In this competition for content and eyeballs, Amazon and Apple have an advantage over their competitors in that they are the two richest brands in the world—so rich that they can afford to follow the whims of their founders, wherever those whims may go. As Brad Stone reports in his recent book, Amazon Unbound, the company, under the direction of Jeff Bezos, spent $3.2 billion on Prime Video in 2016; by 2019, that number had more than doubled, to $7 billion. And, Stone writes, Bezos had a clear idea, he told his executive team, of what he was looking for: “I want my Game of Thrones.”
Bezos hoped to use Amazon’s film and television projects to fuel the global expansion of the company’s subscription program, Amazon Prime—but first he needed an enormously popular international hit. “It’s not like he had any particular love for Game of Thrones,” Stone told me. “He thought: ‘Okay, if Amazon Studios and Prime Video are going to be a calling card in all these countries around the world, [the show] has to be broadly appealing.’ ”
Money, by the standards of any other studio in the history of television, was no issue. Amazon just had to find the right project. In the end it settled on two, buying a pitch from a relatively untested television writer, in Judkins, who had grown up reading The Wheel of Time and had an idea about how it might work as a series. Amazon also spent a reported $250 million on the rights to The Lord of the Rings and, in time, put both into production. “We are all in a fortunate position at the company,” Vernon Sanders, the co-head of television at Amazon Studios, said. “We should be swinging for the fences.
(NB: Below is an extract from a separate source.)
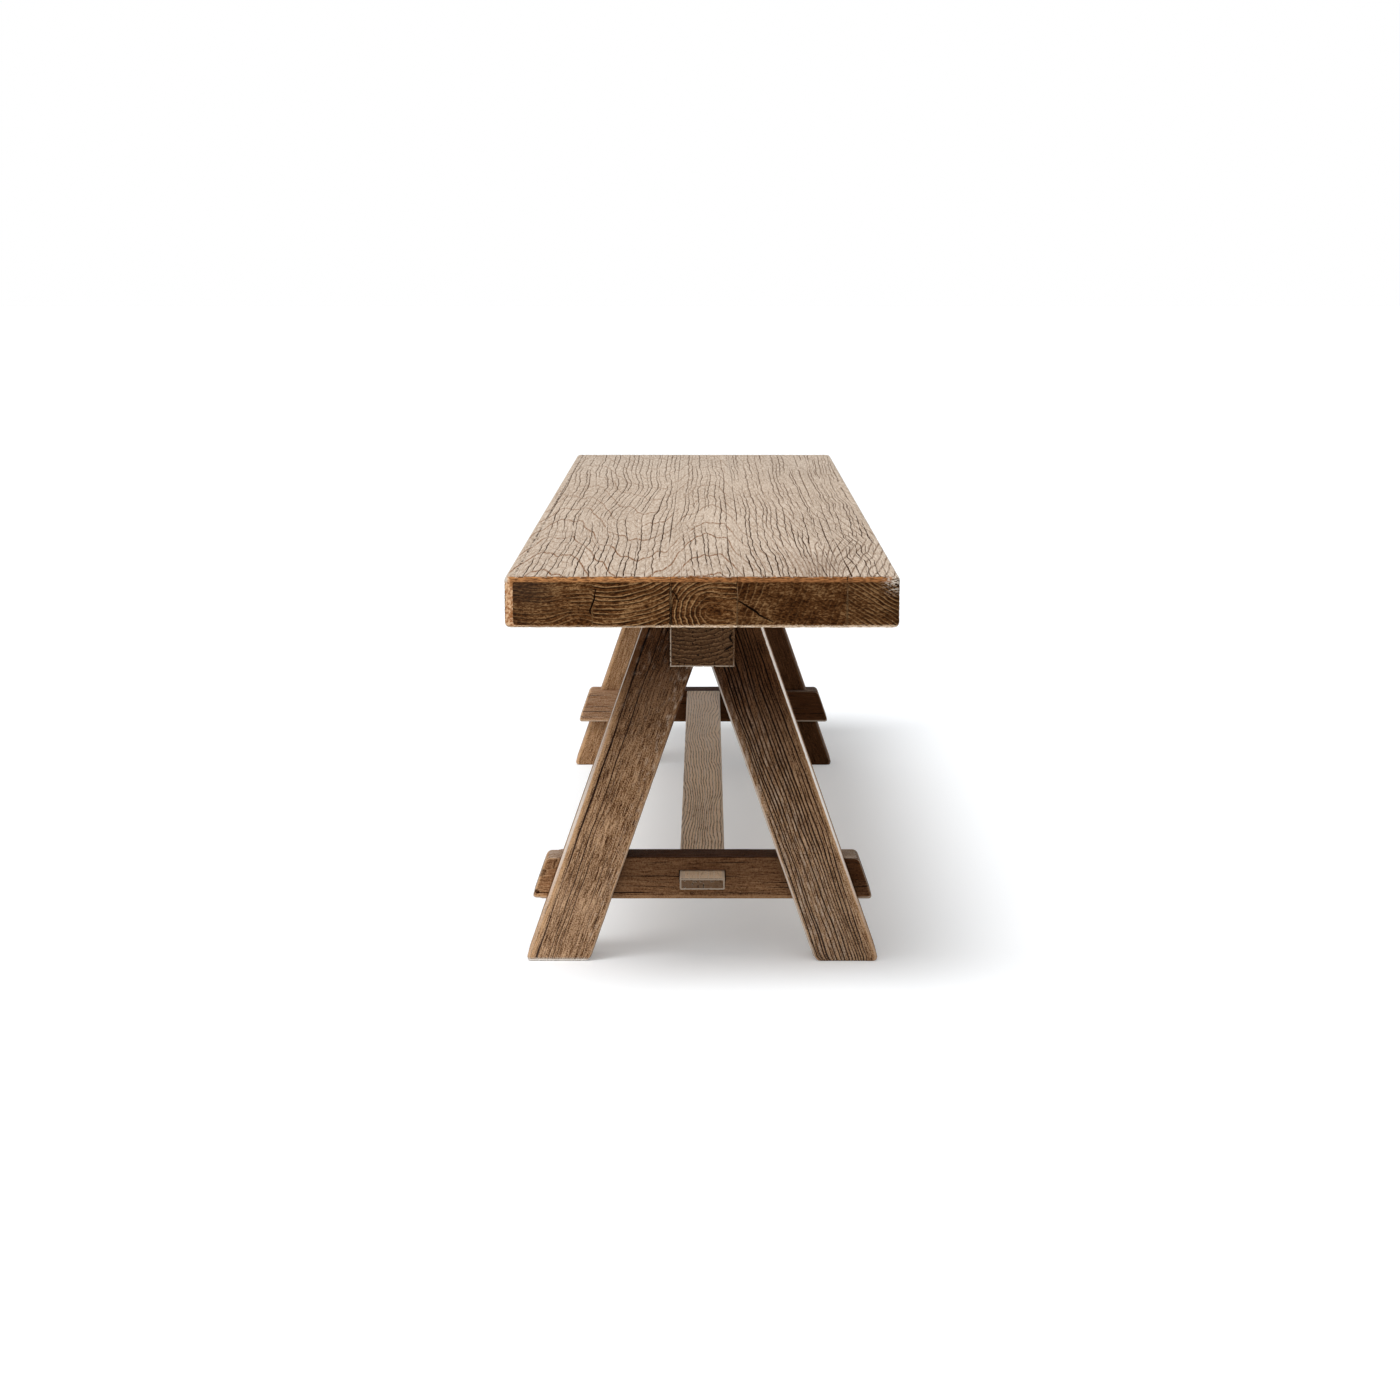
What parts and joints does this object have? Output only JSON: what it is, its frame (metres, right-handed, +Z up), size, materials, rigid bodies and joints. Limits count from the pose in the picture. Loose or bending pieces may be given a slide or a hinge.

So we’re swinging for the fences.”
And so these books, with their gauzily painted or starkly heraldic covers, their comical abundance of pages published for the delight of furtive young boys and girls curled up reading by themselves in bookstore corners, waiting eagerly for their authors to publish the next installment (picture me here one more time, a child again, sleepy-eyed and confused, surrounded by the battered paperbacks and hardcovers I’ve lugged to every house and apartment I ever lived in) became…this. The biggest and most expensive business in all of television.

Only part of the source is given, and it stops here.